Create Joint Business Plan:
Improves
the overall quality of forecasting by including data from both parties.
It also facilitates communication and coordination across the supply
chain.
Forecasting
3.
Create Sales Forecast:
Retailer,
PoS data, casual information and information on planned events are used to
create a sales forecast that supports the joint business plan.
4.
Identify Exceptions For the Sales Forecast:
Items
that fall outside the sales forecast constraints set jointly by the manufacturer
and retailer.
5.
Resolve/Collaborate on Exception Items:
Involves
resolving sales forecast exceptions by querying sales data and submitting any
changes to the sales forecast.
6.
Create Order Forecast:
PoS
data, casual information and inventory strategies are combined to generate a
specific order forecast that supports the shared sales forecast and the joint
business plan. Actual volume
numbers are time-phased and reflect inventory objectives by product and
receiving location. The short-term
portion of the forecast is used for order generation, while the long-term
portion is used for planning.
7.
Identify Exceptions for Order Forecast:
Determines
what items fall outside the order forecast constraints set jointly by the
manufacturer and distributor.
8.
Resolve/Collaborate on Exception Items:
Involves
the investigation of order forecast exceptions through querying of shared data.
Replenishment
9.
Order Generation:
This
step means the transformation of the order forecast into a commited order,
which can be handled either by the manufacturer or distributor depending on
competencies, systems and resources.

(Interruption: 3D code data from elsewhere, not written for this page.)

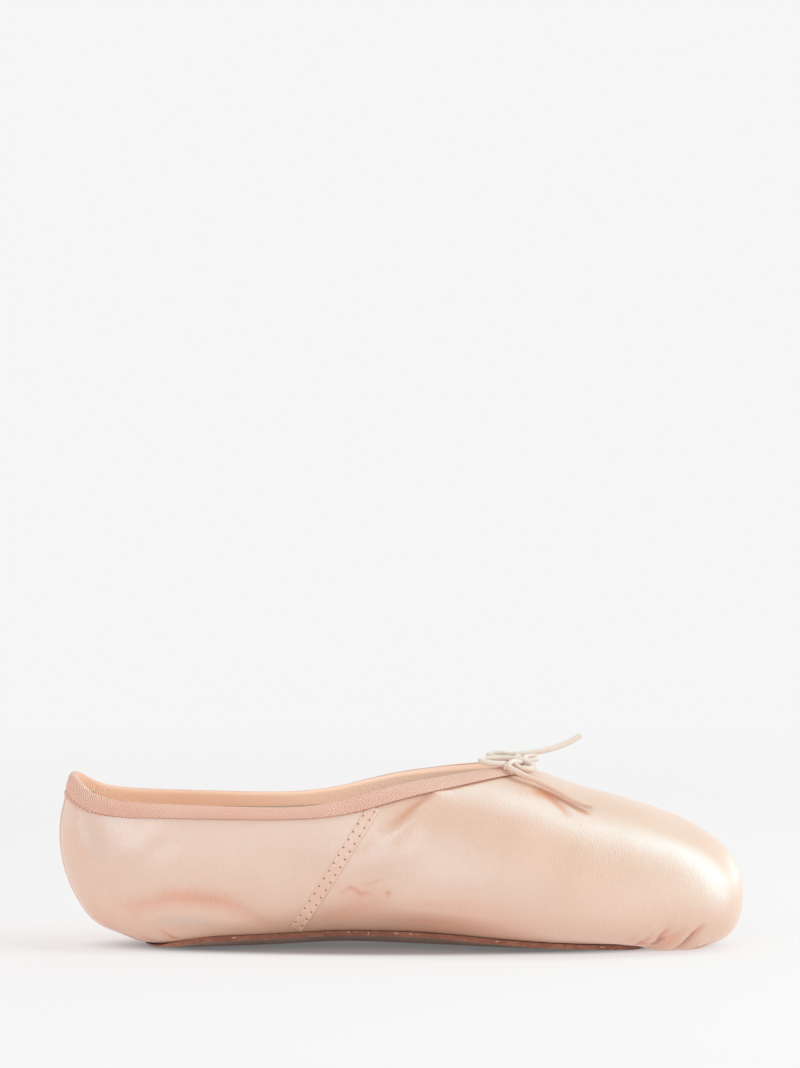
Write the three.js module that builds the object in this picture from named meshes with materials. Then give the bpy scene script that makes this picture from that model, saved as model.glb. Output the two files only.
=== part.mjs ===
// A pointe shoe, standing empty on its sole. Millimetres, +Z up, toe towards +X.
// The origin is on the floor under the middle of the shoe's box.
import * as THREE from "three";

// Driving dimensions
const LENGTH = 235; // back of the heel to tip of the toe
const BALL_WIDTH = 78; // widest place, at the ball of the foot
const INSTEP_HEIGHT = 61.8; // floor to the edge of the upper at the throat
const HEEL_HEIGHT = 59.4; // floor to the edge of the upper at the centre back
const WALL = 1.8; // satin, canvas and lining together
const RIM_WALL = 1.2; // the same wall at the collar's edge
const GAP = 0.3; // between pieces that meet along a curve
const CLEAR = GAP + 0.15; // where a piece crosses the facets of the one under it
const SOLE_THICK = 1.7;
const SOLE_PRESS = 0.1; // how far the sole is pressed flat where it stands
const UNDER = SOLE_THICK + GAP - SOLE_PRESS; // the upper over the flat places
const INSOLE_THICK = 1.2;
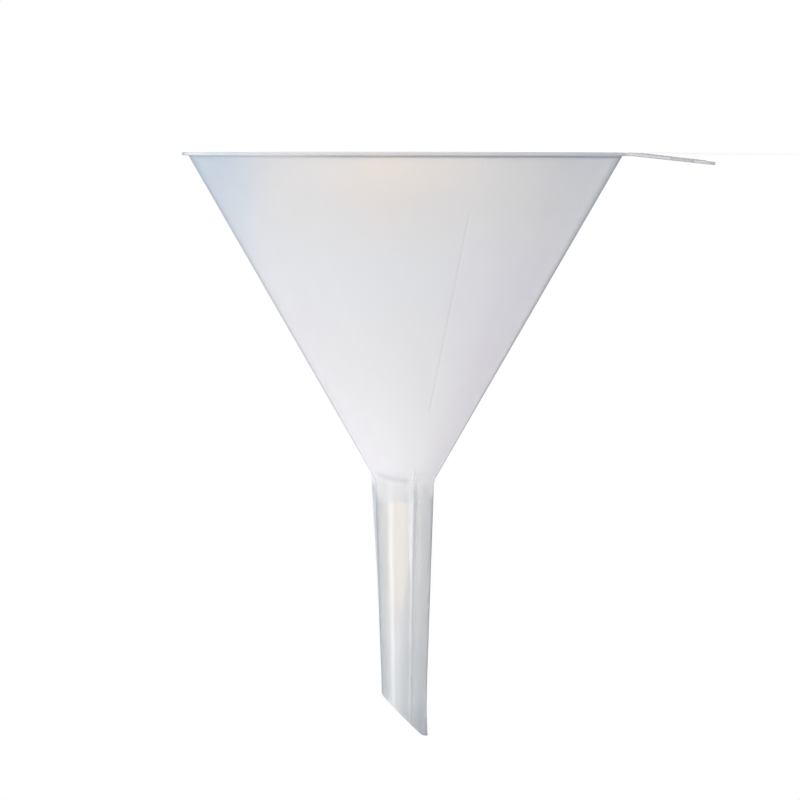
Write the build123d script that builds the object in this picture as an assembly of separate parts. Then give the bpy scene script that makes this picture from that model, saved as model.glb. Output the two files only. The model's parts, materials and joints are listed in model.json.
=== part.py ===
from build123d import *
import math
import os

# A conical laboratory funnel, moulded in one piece of translucent plastic.
# Millimetres. It stands mouth down on its rim, as it is set down on a bench.
# The origin is the centre of the rim's flat face, Z points up along the stem,
# and the hanging tab and the long side of the oblique spout are both on -X.

# Rim: a thin flat flange round the mouth
rim_diameter = 150.0
rim_thickness = 1.0
rim_overhang = 2.1  # from the cone's outside to the rim's edge
edge_round = 0.3  # on the stem-side edge round the rim and the tab
rim_root_fillet = 0.4

# Cone
cone_half_angle = 30.0
cone_wall = 1.2  # square to the wall

# Stem, measured outside
neck_diameter = 19.6  # where the cone's line meets the stem's
neck_fillet = 5.0
stem_length = 85.9  # from the neck to the spout's tip
stem_draft = 1.9
stem_wall = 1.1
spout_length = 19.0  # the last stretch, with less draft
spout_draft = 0.9

# Spout's oblique end
spout_angle = 45.0
tip_flat = 1.1  # blunted off the sharp tip
tip_round = 3.0

# Ribs that let air past the stem in a bottle's neck
rib_count = 3
first_rib_angle = 14.5
rib_top_height = 2.2  # heights are to the sharp crest, before it is rounded
rib_middle_height = 1.0
rib_spout_height = 0.36
rib_top_width = 3.0
rib_middle_width = 2.3
rib_spout_width = 1.4
rib_middle_drop = 32.0  # from the neck to where the middle height is
rib_crest_round = 0.5

# Hanging tab
tab_length = 29.2  # from the rim's edge
tab_width = 22.0
tab_thickness = 1.0
tab_droop = 6.3  # degrees towards the stem
tab_bend_length = 3.0
tab_root_fillet = 7.0
hang_hole_diameter = 8.0
bead_start = 4.2  # from the rim's edge
bead_inset = 3.0  # from the tab's edge
bead_width = 1.0
bead_height = 0.22
bead_corner = 2.0

# Worked out from the above
overlap = 1.0  # how far cutters and hidden ends run past the surface they meet
rim_radius = rim_diameter / 2
cone_top_radius = rim_radius - rim_overhang
neck_radius = neck_diameter / 2
cone_slope = math.tan(math.radians(cone_half_angle))
stem_slope = math.tan(math.radians(stem_draft))
spout_slope = math.tan(math.radians(spout_draft))
neck_height = rim_thickness + (cone_top_radius - neck_radius) / cone_slope
tip_height = neck_height + stem_length
spout_start = tip_height - spout_length
stem_end = tip_height + overlap
wall_across = cone_wall / math.cos(math.radians(cone_half_angle))
tab_half = tab_width / 2
tab_end_x = -(rim_radius + tab_length - tab_half)  # centre of the tab's round end
bend_radius = tab_bend_length / math.radians(tab_droop)


def cone_radius(z):
    """Outside radius of the cone at height z."""
    return neck_radius + (neck_height - z) * cone_slope


def stem_radius(z):
    """Outside radius of the stem at height z, with its two drafts."""
    upper = min(z, spout_start) - neck_height
    lower = max(z - spout_start, 0)
    return neck_radius - upper * stem_slope - lower * spout_slope


def nearest(shape, x, y):
    """The flat shape's corner nearest to a point."""
    return shape.vertices().sort_by_distance(Vector(x, y, 0))[0]


def outer_body():
    """Rim, cone and stem turned as one solid, with no hollow yet."""
    outline = Polyline(
        (0, 0),
        (rim_radius, 0),
        (rim_radius, rim_thickness),
        (cone_top_radius, rim_thickness),
        (neck_radius, neck_height),
        (stem_radius(spout_start), spout_start),
        (stem_radius(stem_end), stem_end),
        (0, stem_end),
        close=True,
    )
    profile = make_face(outline)
    profile = fillet(nearest(profile, cone_top_radius, rim_thickness), rim_root_fillet)
    profile = fillet(nearest(profile, neck_radius, neck_height), neck_fillet)
    return revolve(Plane.XZ * profile, Axis.Z)


def hollow():
    """The space inside: the mouth, the cone and the bore down the stem."""
    neck_z = neck_height - (wall_across - stem_wall) / (cone_slope - stem_slope)
    far = stem_end + overlap
    outline = Polyline(
        (0, -overlap),
        (cone_radius(-overlap) - wall_across, -overlap),
        (stem_radius(neck_z) - stem_wall, neck_z),
        (stem_radius(spout_start) - stem_wall, spout_start),
        (stem_radius(far) - stem_wall, far),
        (0, far),
        close=True,
    )
    profile = make_face(outline)
    neck = nearest(profile, stem_radius(neck_z) - stem_wall, neck_z)
    profile = fillet(neck, neck_fillet + cone_wall)
    return revolve(Plane.XZ * profile, Axis.Z)


def rib_section(z, height, width):
    """One rib cut across at height z: a ridge from inside the stem's wall, crest rounded."""
    surface = stem_radius(z)
    root = surface - stem_wall / 2
    peak = surface + height
    half_root = width / 2 * (peak - root) / height
    outline = Polyline((root, -half_root), (peak, 0), (root, half_root), close=True)
    face = make_face(outline)
    return Pos(0, 0, z) * fillet(nearest(face, peak, 0), rib_crest_round)


def ribs():
    """Tapered ribs that start inside the cone's wall and run past the spout's end."""
    height_taper = (rib_top_height - rib_middle_height) / rib_middle_drop
    width_taper = (rib_top_width - rib_middle_width) / rib_middle_drop
    rise = rib_top_height / (cone_slope - stem_slope - height_taper) + overlap
    sections = [
        rib_section(
            neck_height - rise,
            rib_top_height + height_taper * rise,
            rib_top_width + width_taper * rise,
        ),
        rib_section(neck_height + rib_middle_drop, rib_middle_height, rib_middle_width),
        rib_section(stem_end, rib_spout_height, rib_spout_width),
    ]
    rib = loft(sections, ruled=True)
    spacing = 360 / rib_count
    return [Rot(0, 0, first_rib_angle + spacing * i) * rib for i in range(rib_count)]


def spout_cutter():
    """All that the oblique cut takes off: above a slope that is blunted at its tip."""
    fall = math.tan(math.radians(spout_angle))
    reach = 3 * neck_radius
    knee_x = tip_flat - stem_radius(tip_height)
    outline = Polyline(
        (-reach, tip_height),
        (knee_x, tip_height),
        (reach, tip_height - (reach - knee_x) * fall),
        (reach, tip_height + reach),
        (-reach, tip_height + reach),
        close=True,
    )
    profile = make_face(outline)
    profile = fillet(nearest(profile, knee_x, tip_height), tip_round)
    return extrude(Plane.XZ * profile, reach, both=True)


def bent_strip(bottom):
    """The tab's side view given width: flat, one bend, then straight. Its mouth side
    lies at height bottom where it is flat, and its stem side at the tab's thickness."""
    turn = math.radians(tab_droop)
    inner_x = -(rim_radius - 3 * rim_overhang)
    straight = tab_length + overlap
    run = Vector(-math.cos(turn), math.sin(turn)) * straight

    def on_bend(height, angle):
        radius = bend_radius - height
        x = -rim_radius - radius * math.sin(angle)
        return Vector(x, bend_radius - radius * math.cos(angle))

    def side(height):
        flat = Vector(inner_x, height)
        start = on_bend(height, 0)
        end = on_bend(height, turn)
        bend = ThreePointArc(start, on_bend(height, turn / 2), end)
        return [Line(flat, start), bend, Line(end, end + run)]

    mouth_side = side(bottom)
    stem_side = side(tab_thickness)
    ends = [
        Line(mouth_side[0] @ 0, stem_side[0] @ 0),
        Line(mouth_side[2] @ 1, stem_side[2] @ 1),
    ]
    profile = make_face(mouth_side + stem_side + ends)
    return extrude(Plane.XZ * profile, rim_radius, both=True)


def droop_lift(x):
    """How far the tab's mouth side has left the rim's plane at x."""
    turn = math.radians(tab_droop)
    past_rim = max(-rim_radius - x, 0)
    on_bend = min(past_rim, bend_radius * math.sin(turn))
    bend_lift = bend_radius - math.sqrt(bend_radius**2 - on_bend**2)
    return bend_lift + (past_rim - on_bend) * math.tan(turn)


def tongue(root_x, half_width):
    """A flat strip from root_x out to a round end about the tab's end centre."""
    length = root_x - tab_end_x
    strip = Pos((root_x + tab_end_x) / 2, 0) * Rectangle(length, 2 * half_width)
    return strip + Pos(tab_end_x, 0) * Circle(half_width)


def upright(flat_shape):
    """A flat shape made a tall prism through the rim's level."""
    return extrude(flat_shape, rim_radius, both=True)


def tab_plate():
    """The tab itself, a drooping tongue that runs into the rim with a fillet each side."""
    join_x = -math.sqrt(rim_radius**2 - tab_half**2)
    plan = Circle(rim_radius) + tongue(0, tab_half)
    joins = [nearest(plan, join_x, -tab_half), nearest(plan, join_x, tab_half)]
    plan = fillet(joins, tab_root_fillet)
    return bent_strip(0) & upright(plan)


def tab_bead():
    """A low bead that follows the tab's edge on its mouth side."""
    root_x = -(rim_radius + bead_start)
    half_width = tab_half - bead_inset
    outside = tongue(root_x, half_width)
    squares = [nearest(outside, root_x, -half_width), nearest(outside, root_x, half_width)]
    outside = fillet(squares, bead_corner)
    ring = outside - offset(outside, -bead_width)
    return bent_strip(-bead_height) & upright(ring)


def hang_hole():
    """The hole's cutter, square to the tab and about the centre of its round end."""
    centre = Pos(tab_end_x, 0, droop_lift(tab_end_x)) * Rot(0, tab_droop, 0)
    return centre * Cylinder(hang_hole_diameter / 2, tab_length)


def round_outer_edge(solid):
    """Rounds the stem-side edge all the way round the rim and the tab. The mouth-side
    edge is where the two halves of the mould meet, so it stays sharp."""

    def on_outline(edge):
        middle = edge @ 0.5
        at_rim = math.hypot(middle.X, middle.Y) > (rim_radius + cone_top_radius) / 2
        above_mid_wall = middle.Z > droop_lift(middle.X) + (tab_thickness + edge_round) / 2
        bend_line = edge.geom_type == GeomType.LINE and abs(middle.Y) < rim_thickness
        return at_rim and above_mid_wall and middle.Z < neck_height / 2 and not bend_line

    return fillet(solid.edges().filter_by(on_outline), edge_round)


funnel = round_outer_edge(outer_body() + tab_plate()) + tab_bead() + ribs()
funnel = funnel - hollow() - spout_cutter() - hang_hole()
funnel.label = "funnel"

os.makedirs("parts", exist_ok=True)
export_step(funnel, "parts/funnel.step")
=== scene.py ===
import json

import bmesh
import bpy
import numpy as np
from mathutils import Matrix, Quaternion, Vector


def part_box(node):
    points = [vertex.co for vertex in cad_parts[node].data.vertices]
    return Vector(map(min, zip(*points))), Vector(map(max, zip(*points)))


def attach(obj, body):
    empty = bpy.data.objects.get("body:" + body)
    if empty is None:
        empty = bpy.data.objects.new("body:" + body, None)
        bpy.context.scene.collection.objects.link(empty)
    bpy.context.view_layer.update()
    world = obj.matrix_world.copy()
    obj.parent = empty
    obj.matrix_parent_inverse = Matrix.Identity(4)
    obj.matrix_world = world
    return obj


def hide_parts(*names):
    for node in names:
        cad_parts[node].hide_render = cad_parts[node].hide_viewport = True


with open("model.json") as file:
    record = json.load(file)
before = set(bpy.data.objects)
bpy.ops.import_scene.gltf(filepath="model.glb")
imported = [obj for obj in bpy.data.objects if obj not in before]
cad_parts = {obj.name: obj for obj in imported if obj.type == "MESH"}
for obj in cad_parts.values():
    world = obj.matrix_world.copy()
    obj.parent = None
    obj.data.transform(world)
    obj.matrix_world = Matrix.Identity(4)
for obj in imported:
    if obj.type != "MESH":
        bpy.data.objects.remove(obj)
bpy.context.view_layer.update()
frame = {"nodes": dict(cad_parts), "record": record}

# A conical laboratory funnel, one moulding of milky translucent plastic. It stands
# mouth down on its rim. Shapes are worked out in millimetres and stored in metres.

mm = 0.001
degree = np.pi / 180
print("frame loaded:", ", ".join(frame["nodes"]))

# Sizes of the moulding that the frame gives
boxLow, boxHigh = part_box("funnel")
mounts = {mount["name"]: mount for mount in frame["record"]["mounts"]}
rimRadius = boxHigh.x / mm
tabReach = -boxLow.x / mm
neckHeight = mounts["stem_seat"]["pos_m"][2] / mm
holeRadius = mounts["hang_hole"]["dims"]["r_mm"]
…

The
created order is expected to consume the forecast.
CPFR is driven by the facts that collaborative
relationships across the value chain can be more efficient, more cost-effective,
and more successful in satisfying consumers than adversarial practices.
Those companies that understand, analyse and target the
potential ROI of CPFR early on the implementation process will recognise the
financial opportunity it makes possible and use it to create a shared focus and
commitment inside the company and across trading partner relationships.
WHAT
IT MEANS
Adopting CPFR will enable companies to increase sales and
profits, improve ROI, reduce inventory, reduce the amount of working capital,
thus increasing ROCE.
·
Increased
Sales and Profit:
Better operating efficiency and effectiveness
results in lower costs, and better stocks result in additional sales.
·
Improve
Technology ROI:
Investments in enterprise systems and supply chain
planning or decision support systems can be leveraged if companies extend these
technologies to their trading. partners. The
cost of this technology is modest, and the cost of extension is low because of
the Internet.
·
Reduce
Inventory:
Total inventory across the value chain is estimated to be
US$1 trillion. CPFR best practices
can reduce these inventories by 15 to 25 per cent.
Less inventory means that fewer facilities are needed.
·
Reduce
Working Capital:
If large sums of money are tied up in working
capital, there is less money to invest in product development or in the
architecture.
·
Reduce
Resources that Handle Exceptions:
It requires considerable
resources to find a lost order or to track an order that hasn’t been delivered
on time.
·
The
bottom line:
The product doesn’t hit the shelf when it’s supposed
to, creating problems for the store manager and then to everyone in the supply
chain. Better planning improves
in-store/on-shelf presence and consequently the elimination of the fire-fighting
that consumes endless hours.
·
Improve
Relationships with Key Trading Partners:
The ability to communicate
more effectively with trading partners has a very positive effect by
strengthening the relationship, thus paving the way for enhanced collaboration.
·
Improve
Corporate Focus:
Companies align priorities, performance goals and
their own organisational structure toward common goals.
The real objective becomes satisfying the customer in a collaborative
fashion.
IMPLEMENTATION
CHALLENGES
According to a report on retail e-businesses called
‘Beyond CPFR: Retail Collaboration comes of age’ published by AMR Research
Inc. in April 2001, CPFR will be at critical mass in two years, and by 2004 the
collaborative applications market will reach US$540m.
Companies have so far been reluctant to move forward more
aggressively with CPFR because of the following factors:
·
Companies
devoted time and resources to prepare their systems to deal with the
‘millennium bug’, and consequently they were reluctant to make major
investments in new initiatives until the Y2K threat had passed.
·
Retailers,
wholesalers, manufacturers and sales and marketing agencies have been
consolidating through mergers or acquisitions.
In either case, the emphasis was on the seamless integration of the
business, not on exploiting new opportunities.
·
Concern
and perhaps uncertainity about e-business and trading exchanges, that is, to go
public or private.
·
Systems
have been significantly modified and are not capable of moving to an e-business
mode because they weren’t up to the current release of the software provider.
·
Leadership
had to be focused on realising the expectations of the financial community,
stakeholders and stockholders.
According to the CPFR Survey Findings & Analysis
carried out by Syncra systems in April 2000, the main challenge for CPFR
implementation is making the organisational shift to a consumer-centric,
inter-enterprise orientation, with 60 per cent of respondents to the survey
indicating that internal process changes are difficult.
The top three issues are internal process change, lack of trust with
partners and cost of implementation.